The GST rate itself doesn’t change based on transaction type, but how the tax is divided does:
| GST Rate | Intra-State (CGST+SGST) | Inter-State (IGST) |
|---|---|---|
| 5% | 2.5% CGST + 2.5% SGST | 5% IGST |
| 12% | 6% CGST + 6% SGST | 12% IGST |
| 18% | 9% CGST + 9% SGST | 18% IGST |
The total tax amount remains the same in both cases – only the distribution between central and state governments changes.
What documentation should I maintain to prove the transaction type?

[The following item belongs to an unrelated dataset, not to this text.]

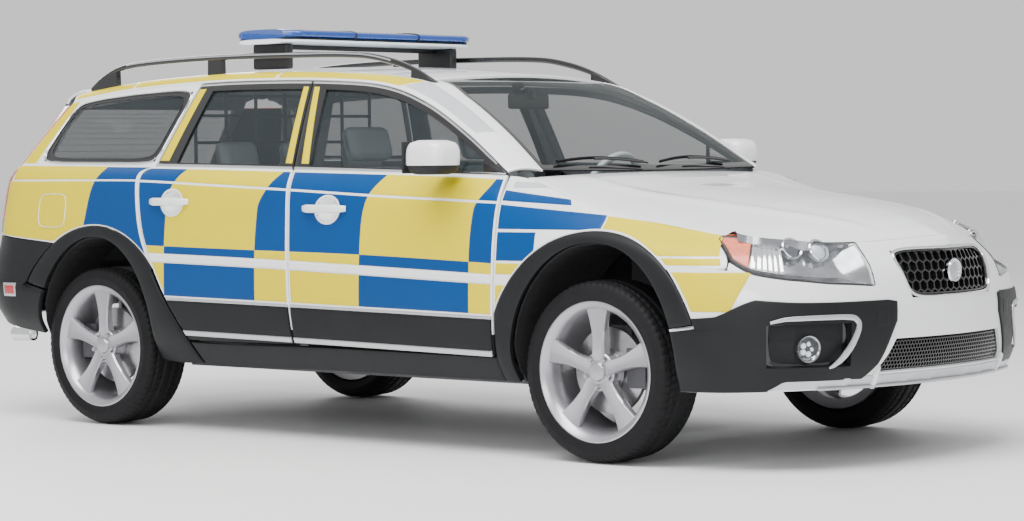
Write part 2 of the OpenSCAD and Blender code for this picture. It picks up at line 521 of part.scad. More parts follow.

To substantiate your transaction classification, maintain these documents:
- Tax Invoices: Must clearly show supplier and recipient addresses with states
- E-way Bills: Required for goods movement over ₹50,000, shows origin and destination states
- Delivery Challans: For goods movement without immediate invoice
- GSTIN Verification Records: Screenshot or printout from GST portal showing recipient’s state
- Contract Agreements: Should specify place of supply for services
- Bank Statements: Can serve as secondary evidence of transaction flow
- Transport Documents: LR/RR copies showing movement between states
Digital copies are acceptable, but they should be tamper-proof and time-stamped.